Cela m’a donné envie de faire des recherches sur le bénévolat dans le milieu associatif loi 1901 et j’ai découvert qu’il concernait environ 20 millions de Français, dont 12,5 millions au sein d’associations. Et, qu’en valeur économique, il représenterait l’équivalent de plus de 100 milliards d’euros par an en équivalent temps plein, selon les estimations de France Bénévolat et de l’INSEE. Et que d’autres pays, comme le Royaume-Uni, les États-Unis, l’Allemagne et la Suède, par exemple, avaient des cultures associatives plus ou moins proches des nôtres.
Pour finir, j’ai interrogé Philippe Favarel, mon président poète du Cercle Aéronautique du Parlement, sur son engagement personnel, et j’ai reçu ce mail en retour : « C’est un joli nom, camarade, chantait Jean Ferrat à l’aube des années soixante-dix.

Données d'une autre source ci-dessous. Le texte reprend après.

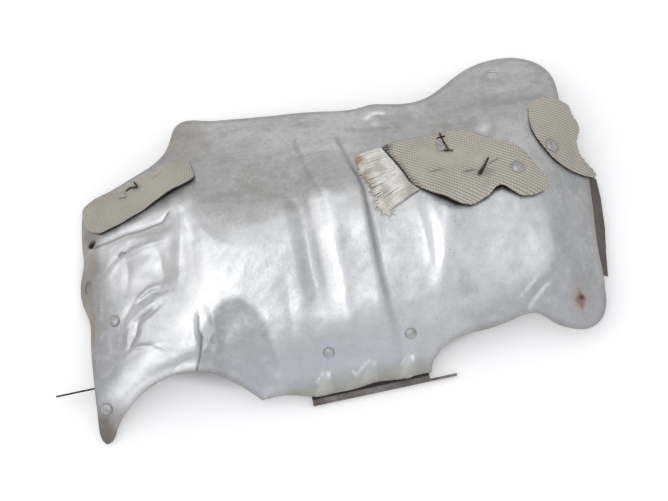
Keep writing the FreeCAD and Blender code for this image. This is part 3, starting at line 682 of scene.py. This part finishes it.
# Steel strips
# The front bracket's lip hangs under the front rim, the end bracket's tongue sticks out to the left
# and the edge strip shows past the right edge. All are thin steel gone dark brown from heat.
def dark_steel():
    g = Graph("heat_stained_steel")
    cloud = g.noise(40.0, 5.0, 0.6)
    fine = g.noise(300.0, 4.0, 0.6)
    colour = g.mix(cloud.step(0.35, 0.65), (0.12, 0.11, 0.105), (0.28, 0.255, 0.25))
    colour = g.mix(fine.step(0.48, 0.66) * 0.7, colour, (0.16, 0.10, 0.075))
    x, y = g.axis("X"), g.axis("Y")
    colour = g.mix(x.step(0.150, 0.165) * (0.35 + cloud * 0.6), colour, (0.10, 0.088, 0.08))
    # painted shadow: the front lip near black behind the sheet's rim, where no light reaches
    line = float(place((0.0, -80.2, 0.0))[1])
    lip_shadow = y.step(line - 0.0004, line + 0.0005)
    lip_shadow = lip_shadow * (1.0 - y.step(-0.07, -0.06)) * (1.0 - x.step(0.07, 0.08))
    colour = g.mix(lip_shadow * 0.94, colour, (0.012, 0.010, 0.010))
    relief = g.bump(fine, 0.3, 0.0005)
    return g.finish(Base_Color=colour, Roughness=0.5 + fine * 0.2, Metallic=0.35, Normal=relief)


def refinish(names, material):
    """Gives CAD nodes that stay as they are a better material."""
    for name in names:
        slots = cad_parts[name].data.materials
        slots.clear()
        slots.append(material)


refinish(("front_bracket", "end_bracket", "right_edge_strip"), dark_steel())


# Cloth patches
# Three scraps of thick woven heat cloth, greyed beige, with cords about 2 mm apart. They lie on the
# sheet with loose lower edges that lift off it; the middle one has frayed into yarns on its left.
def corded(x, y, angle, pitch):
    """Relief of the corded weave at plan points: 0 between cords, 1 on a stitch's crown."""
    ca, sa = math.cos(angle), math.sin(angle)
    u = (-x * sa + y * ca) / pitch + 0.10 * np.sin(0.21 * x + 0.17 * y)
    v = (x * ca + y * sa) / (0.85 * pitch) + 0.5 * np.floor(u)
    cord = np.clip(1.0 - (2.0 * (u - np.floor(u) - 0.5)) ** 2, 0.0, 1.0)
    stitch = 0.5 + 0.5 * np.cos(math.tau * v)
    return cord ** 0.7 * (0.45 + 0.55 * stitch)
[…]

Si le temps a vu s’envoler les paroles du poète, un autre terme pourrait trouver la même dimension : c’est un joli nom, bénévole ! Quoi de plus beau, en ce vingt et unième siècle, que d’offrir son énergie et ses compétences pour un projet associatif que l’on porte et que l’on partage. Le monde aéronautique français est un creuset fertile, avec ses aéroclubs que les pays limitrophes regardent comme une carte VAC à l’envers. Les bénévoles, qui exercent les métiers les plus divers, ont la charge de ces microsociétés aux tâches administratives alourdies par des années de ponte d’une administration très prolixe… On peut devenir bénévole, mais, en règle générale, ce sont nos gènes qui sont les vecteurs de cet engagement. On est bénévole par nature, par cet altruisme, par ce désintéressement qui caractérise l’engagement. Être bénévole, c’est un voyage sur la destination « bonheur »… avec des jeunes qui réussissent le PPL, d’autres qui reviennent avec des galons de captain, de beaux voyages réalisés après des mois de tractations… des actions solidaires qui rapprochent les hommes, des actions caritatives qui font battre le cœur intensément… »
Tu as raison, Philippe, c’est un bien joli nom, bénévole, porteur d’espérance et de solidarité.